What is being asked: Take the lines from the one bearing "leg_bolts();" to the one bearing "RNG = random.Random(11)", inclusive, and reproduce them exactly; include no other line.

Dataset rows:
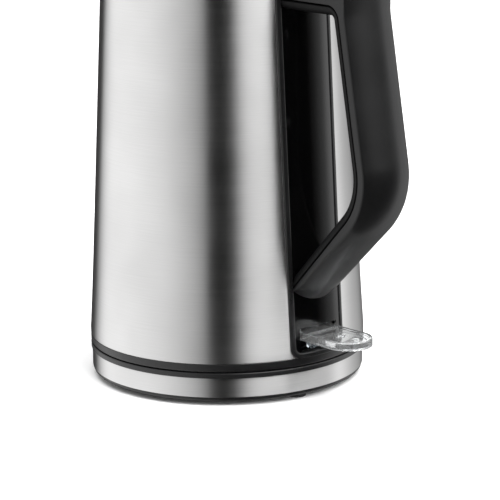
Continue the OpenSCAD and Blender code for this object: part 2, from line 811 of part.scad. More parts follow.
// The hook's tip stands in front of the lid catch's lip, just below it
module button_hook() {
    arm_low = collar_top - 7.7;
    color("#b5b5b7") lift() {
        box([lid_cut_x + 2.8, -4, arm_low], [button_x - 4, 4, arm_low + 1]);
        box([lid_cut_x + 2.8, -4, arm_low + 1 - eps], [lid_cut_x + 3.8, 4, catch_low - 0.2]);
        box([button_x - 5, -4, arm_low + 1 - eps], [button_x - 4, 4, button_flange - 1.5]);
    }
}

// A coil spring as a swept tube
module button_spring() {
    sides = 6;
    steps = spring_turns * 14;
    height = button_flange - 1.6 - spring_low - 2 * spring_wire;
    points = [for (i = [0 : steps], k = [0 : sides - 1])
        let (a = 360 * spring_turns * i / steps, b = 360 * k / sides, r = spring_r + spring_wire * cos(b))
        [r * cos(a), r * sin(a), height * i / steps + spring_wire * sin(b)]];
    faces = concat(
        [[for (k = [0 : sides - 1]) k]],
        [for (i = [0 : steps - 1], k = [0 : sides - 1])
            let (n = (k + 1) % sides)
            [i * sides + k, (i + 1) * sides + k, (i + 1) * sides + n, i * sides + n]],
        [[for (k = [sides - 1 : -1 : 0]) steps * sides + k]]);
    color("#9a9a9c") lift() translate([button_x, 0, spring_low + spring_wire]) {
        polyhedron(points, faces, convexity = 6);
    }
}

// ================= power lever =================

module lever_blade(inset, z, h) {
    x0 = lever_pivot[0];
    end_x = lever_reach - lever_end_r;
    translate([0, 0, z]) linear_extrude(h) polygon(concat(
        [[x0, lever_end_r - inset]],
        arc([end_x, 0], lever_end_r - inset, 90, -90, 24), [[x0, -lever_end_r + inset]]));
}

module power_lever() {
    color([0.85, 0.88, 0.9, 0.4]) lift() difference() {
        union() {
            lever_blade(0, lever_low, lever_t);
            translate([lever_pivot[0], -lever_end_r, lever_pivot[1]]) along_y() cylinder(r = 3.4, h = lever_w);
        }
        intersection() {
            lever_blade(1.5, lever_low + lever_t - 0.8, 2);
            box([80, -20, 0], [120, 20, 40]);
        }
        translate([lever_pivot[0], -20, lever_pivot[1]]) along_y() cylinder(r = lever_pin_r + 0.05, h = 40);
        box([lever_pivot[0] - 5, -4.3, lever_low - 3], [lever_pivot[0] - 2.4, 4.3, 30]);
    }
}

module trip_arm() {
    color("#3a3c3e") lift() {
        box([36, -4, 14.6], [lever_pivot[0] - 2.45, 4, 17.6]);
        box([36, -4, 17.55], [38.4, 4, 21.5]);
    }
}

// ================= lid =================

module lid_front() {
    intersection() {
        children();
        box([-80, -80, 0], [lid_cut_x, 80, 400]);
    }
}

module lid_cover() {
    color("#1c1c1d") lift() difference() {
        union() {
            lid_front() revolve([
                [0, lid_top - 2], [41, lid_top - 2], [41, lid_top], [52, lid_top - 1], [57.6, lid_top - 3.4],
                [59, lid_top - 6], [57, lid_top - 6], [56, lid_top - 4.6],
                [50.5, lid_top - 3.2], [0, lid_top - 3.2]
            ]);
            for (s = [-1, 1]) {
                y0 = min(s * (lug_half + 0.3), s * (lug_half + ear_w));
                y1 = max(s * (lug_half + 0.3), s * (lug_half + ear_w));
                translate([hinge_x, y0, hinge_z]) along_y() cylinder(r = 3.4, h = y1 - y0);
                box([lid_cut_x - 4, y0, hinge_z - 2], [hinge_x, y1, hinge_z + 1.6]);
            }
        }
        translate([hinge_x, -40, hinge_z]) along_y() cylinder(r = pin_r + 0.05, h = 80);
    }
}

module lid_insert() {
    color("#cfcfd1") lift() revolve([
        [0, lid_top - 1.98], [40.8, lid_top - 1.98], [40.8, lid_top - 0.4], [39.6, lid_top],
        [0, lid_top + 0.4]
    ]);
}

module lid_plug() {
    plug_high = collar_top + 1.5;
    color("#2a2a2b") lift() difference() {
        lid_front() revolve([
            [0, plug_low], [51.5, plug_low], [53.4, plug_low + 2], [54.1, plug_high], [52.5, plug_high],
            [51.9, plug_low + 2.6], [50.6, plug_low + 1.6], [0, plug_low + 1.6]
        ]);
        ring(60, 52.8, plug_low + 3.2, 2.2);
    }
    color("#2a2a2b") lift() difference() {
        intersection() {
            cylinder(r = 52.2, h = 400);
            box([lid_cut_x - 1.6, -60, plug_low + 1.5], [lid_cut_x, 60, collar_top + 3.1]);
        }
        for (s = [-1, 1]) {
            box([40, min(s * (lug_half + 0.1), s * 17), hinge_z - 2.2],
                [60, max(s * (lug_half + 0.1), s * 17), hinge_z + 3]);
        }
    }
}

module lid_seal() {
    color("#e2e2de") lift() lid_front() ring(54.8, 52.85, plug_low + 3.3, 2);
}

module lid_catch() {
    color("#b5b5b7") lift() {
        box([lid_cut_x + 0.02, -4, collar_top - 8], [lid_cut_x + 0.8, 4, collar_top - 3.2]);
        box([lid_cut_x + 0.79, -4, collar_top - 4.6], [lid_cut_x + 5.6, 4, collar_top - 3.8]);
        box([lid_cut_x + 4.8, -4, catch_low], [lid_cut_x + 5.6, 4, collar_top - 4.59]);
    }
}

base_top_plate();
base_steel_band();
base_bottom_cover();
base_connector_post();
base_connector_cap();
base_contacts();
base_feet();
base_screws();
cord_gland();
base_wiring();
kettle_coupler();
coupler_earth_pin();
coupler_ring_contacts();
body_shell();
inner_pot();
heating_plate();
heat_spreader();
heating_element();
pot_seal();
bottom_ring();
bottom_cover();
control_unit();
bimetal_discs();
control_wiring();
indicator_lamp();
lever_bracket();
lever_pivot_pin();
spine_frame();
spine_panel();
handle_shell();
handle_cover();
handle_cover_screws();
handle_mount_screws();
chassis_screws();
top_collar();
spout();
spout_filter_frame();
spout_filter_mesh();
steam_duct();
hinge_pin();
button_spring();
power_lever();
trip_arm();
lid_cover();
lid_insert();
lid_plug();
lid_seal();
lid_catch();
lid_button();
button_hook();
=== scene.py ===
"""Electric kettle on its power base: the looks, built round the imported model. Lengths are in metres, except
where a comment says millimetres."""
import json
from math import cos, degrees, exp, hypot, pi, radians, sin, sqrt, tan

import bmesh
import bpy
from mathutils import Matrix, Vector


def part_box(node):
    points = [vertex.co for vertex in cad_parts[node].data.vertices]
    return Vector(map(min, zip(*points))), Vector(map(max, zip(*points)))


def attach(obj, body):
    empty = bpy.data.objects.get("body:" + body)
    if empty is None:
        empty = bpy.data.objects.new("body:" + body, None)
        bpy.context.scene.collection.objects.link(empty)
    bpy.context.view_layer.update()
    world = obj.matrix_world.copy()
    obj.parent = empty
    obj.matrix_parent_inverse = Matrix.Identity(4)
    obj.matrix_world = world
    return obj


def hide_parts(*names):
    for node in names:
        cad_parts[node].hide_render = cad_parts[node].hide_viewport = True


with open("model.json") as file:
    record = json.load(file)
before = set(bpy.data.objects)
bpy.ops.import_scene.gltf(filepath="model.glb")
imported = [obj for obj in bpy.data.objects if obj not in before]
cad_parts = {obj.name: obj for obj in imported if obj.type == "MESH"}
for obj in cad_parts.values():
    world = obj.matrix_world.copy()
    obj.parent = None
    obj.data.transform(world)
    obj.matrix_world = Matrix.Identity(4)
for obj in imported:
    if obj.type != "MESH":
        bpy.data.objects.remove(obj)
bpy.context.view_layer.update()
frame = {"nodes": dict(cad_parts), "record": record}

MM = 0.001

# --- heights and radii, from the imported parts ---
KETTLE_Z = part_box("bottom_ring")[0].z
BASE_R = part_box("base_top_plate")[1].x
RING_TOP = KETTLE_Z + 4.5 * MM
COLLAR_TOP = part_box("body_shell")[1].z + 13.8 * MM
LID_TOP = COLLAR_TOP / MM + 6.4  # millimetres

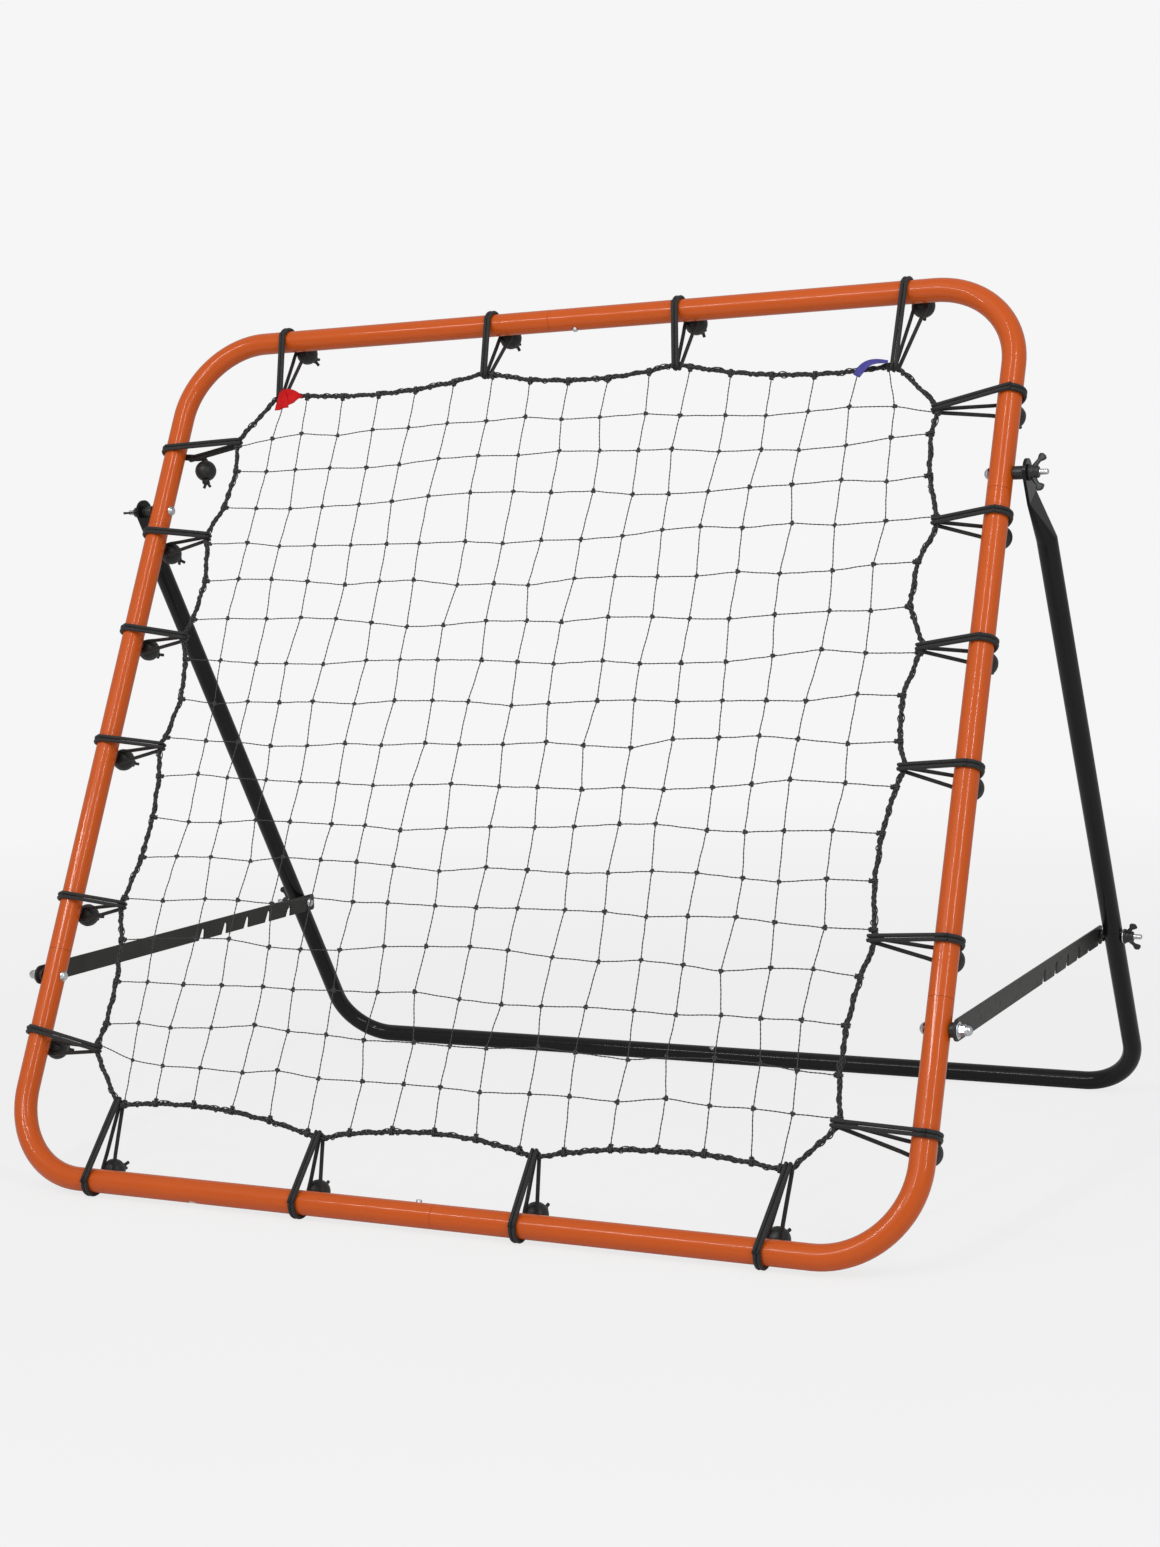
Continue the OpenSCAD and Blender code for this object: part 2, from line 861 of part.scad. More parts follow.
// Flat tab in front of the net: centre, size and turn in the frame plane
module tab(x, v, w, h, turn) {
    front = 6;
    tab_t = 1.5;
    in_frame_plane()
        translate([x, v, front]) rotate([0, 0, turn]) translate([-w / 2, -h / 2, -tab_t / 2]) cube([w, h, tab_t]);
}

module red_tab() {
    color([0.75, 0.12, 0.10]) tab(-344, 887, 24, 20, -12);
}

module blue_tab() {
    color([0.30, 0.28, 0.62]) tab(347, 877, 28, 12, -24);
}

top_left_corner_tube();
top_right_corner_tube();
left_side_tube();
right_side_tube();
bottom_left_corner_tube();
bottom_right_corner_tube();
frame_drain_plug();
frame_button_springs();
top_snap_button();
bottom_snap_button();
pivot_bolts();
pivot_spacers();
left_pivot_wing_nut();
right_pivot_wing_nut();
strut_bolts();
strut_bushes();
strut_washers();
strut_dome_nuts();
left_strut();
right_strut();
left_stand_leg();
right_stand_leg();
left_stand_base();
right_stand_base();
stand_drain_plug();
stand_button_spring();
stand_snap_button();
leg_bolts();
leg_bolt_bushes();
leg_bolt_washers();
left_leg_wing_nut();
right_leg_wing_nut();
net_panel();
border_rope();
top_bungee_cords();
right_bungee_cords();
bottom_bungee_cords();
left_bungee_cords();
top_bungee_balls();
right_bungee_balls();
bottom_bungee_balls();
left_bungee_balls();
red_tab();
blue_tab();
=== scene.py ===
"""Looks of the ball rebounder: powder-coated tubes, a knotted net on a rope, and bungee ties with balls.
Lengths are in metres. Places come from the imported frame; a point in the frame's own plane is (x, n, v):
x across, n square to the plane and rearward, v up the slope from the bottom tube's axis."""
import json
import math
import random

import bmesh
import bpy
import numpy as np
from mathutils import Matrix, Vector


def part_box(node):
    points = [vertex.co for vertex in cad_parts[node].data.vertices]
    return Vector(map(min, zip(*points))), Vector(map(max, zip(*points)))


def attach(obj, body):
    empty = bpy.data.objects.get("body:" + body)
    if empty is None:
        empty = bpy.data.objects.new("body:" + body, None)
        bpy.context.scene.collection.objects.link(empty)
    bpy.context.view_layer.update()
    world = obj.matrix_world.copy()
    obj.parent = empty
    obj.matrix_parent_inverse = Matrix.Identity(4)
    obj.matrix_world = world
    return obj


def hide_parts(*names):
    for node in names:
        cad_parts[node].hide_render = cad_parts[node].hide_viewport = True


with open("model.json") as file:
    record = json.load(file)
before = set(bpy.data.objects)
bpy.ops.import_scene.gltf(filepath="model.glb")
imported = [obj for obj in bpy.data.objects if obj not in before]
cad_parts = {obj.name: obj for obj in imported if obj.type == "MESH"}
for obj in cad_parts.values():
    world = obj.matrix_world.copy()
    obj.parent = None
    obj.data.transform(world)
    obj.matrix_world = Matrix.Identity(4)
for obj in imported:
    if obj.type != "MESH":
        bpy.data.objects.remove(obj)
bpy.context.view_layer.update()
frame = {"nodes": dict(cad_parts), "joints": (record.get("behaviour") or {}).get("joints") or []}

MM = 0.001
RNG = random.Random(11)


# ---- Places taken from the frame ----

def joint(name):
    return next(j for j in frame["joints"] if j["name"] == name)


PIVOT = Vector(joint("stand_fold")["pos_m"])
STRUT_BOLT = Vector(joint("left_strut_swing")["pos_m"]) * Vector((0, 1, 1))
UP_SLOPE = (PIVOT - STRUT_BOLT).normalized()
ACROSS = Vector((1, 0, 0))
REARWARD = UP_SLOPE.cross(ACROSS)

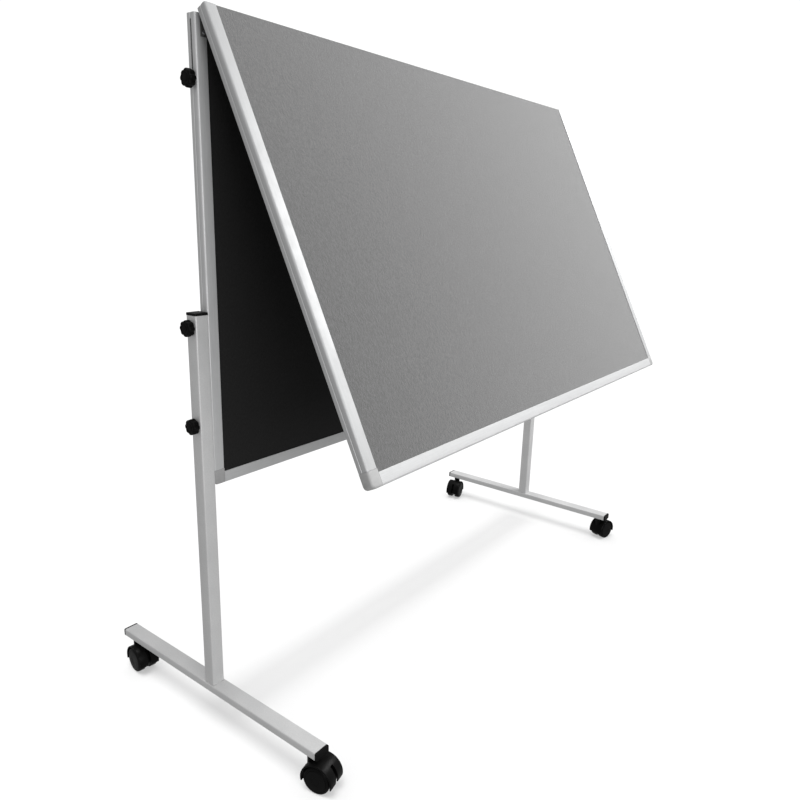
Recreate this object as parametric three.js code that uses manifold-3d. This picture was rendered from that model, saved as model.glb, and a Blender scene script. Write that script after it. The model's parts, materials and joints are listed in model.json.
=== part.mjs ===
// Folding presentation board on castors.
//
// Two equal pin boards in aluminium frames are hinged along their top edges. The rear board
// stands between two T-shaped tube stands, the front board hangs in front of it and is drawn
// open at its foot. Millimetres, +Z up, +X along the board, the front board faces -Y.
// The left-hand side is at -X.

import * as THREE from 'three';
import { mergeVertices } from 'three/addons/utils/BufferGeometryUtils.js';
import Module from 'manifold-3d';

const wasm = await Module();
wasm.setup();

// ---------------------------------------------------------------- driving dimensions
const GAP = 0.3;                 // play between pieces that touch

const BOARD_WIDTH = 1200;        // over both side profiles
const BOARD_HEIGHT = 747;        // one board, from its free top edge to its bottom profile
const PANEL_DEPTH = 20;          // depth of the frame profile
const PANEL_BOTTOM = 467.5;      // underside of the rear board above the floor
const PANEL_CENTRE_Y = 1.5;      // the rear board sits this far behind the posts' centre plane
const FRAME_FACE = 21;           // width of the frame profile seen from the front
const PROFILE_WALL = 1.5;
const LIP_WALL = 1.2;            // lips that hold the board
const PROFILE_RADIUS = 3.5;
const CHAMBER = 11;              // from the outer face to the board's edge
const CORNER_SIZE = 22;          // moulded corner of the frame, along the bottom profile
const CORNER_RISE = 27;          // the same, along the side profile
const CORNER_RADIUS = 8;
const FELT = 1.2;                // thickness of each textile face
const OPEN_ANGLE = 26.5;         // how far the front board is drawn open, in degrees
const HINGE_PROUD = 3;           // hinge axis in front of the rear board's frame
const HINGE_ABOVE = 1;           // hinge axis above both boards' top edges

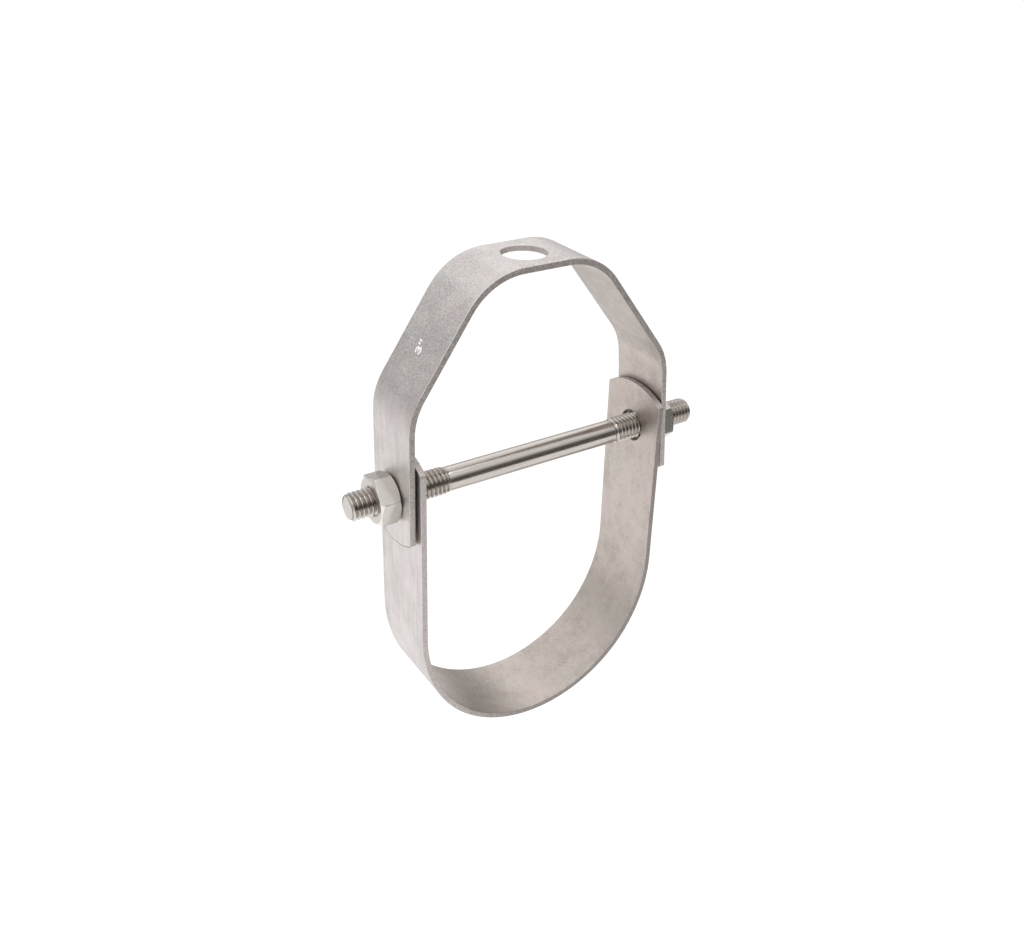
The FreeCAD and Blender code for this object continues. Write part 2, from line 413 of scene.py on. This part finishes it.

Result for this task:
leg_bolts();
leg_bolt_bushes();
leg_bolt_washers();
left_leg_wing_nut();
right_leg_wing_nut();
net_panel();
border_rope();
top_bungee_cords();
right_bungee_cords();
bottom_bungee_cords();
left_bungee_cords();
top_bungee_balls();
right_bungee_balls();
bottom_bungee_balls();
left_bungee_balls();
red_tab();
blue_tab();
=== scene.py ===
"""Looks of the ball rebounder: powder-coated tubes, a knotted net on a rope, and bungee ties with balls.
Lengths are in metres. Places come from the imported frame; a point in the frame's own plane is (x, n, v):
x across, n square to the plane and rearward, v up the slope from the bottom tube's axis."""
import json
import math
import random

import bmesh
import bpy
import numpy as np
from mathutils import Matrix, Vector


def part_box(node):
    points = [vertex.co for vertex in cad_parts[node].data.vertices]
    return Vector(map(min, zip(*points))), Vector(map(max, zip(*points)))


def attach(obj, body):
    empty = bpy.data.objects.get("body:" + body)
    if empty is None:
        empty = bpy.data.objects.new("body:" + body, None)
        bpy.context.scene.collection.objects.link(empty)
    bpy.context.view_layer.update()
    world = obj.matrix_world.copy()
    obj.parent = empty
    obj.matrix_parent_inverse = Matrix.Identity(4)
    obj.matrix_world = world
    return obj


def hide_parts(*names):
    for node in names:
        cad_parts[node].hide_render = cad_parts[node].hide_viewport = True


with open("model.json") as file:
    record = json.load(file)
before = set(bpy.data.objects)
bpy.ops.import_scene.gltf(filepath="model.glb")
imported = [obj for obj in bpy.data.objects if obj not in before]
cad_parts = {obj.name: obj for obj in imported if obj.type == "MESH"}
for obj in cad_parts.values():
    world = obj.matrix_world.copy()
    obj.parent = None
    obj.data.transform(world)
    obj.matrix_world = Matrix.Identity(4)
for obj in imported:
    if obj.type != "MESH":
        bpy.data.objects.remove(obj)
bpy.context.view_layer.update()
frame = {"nodes": dict(cad_parts), "joints": (record.get("behaviour") or {}).get("joints") or []}

MM = 0.001
RNG = random.Random(11)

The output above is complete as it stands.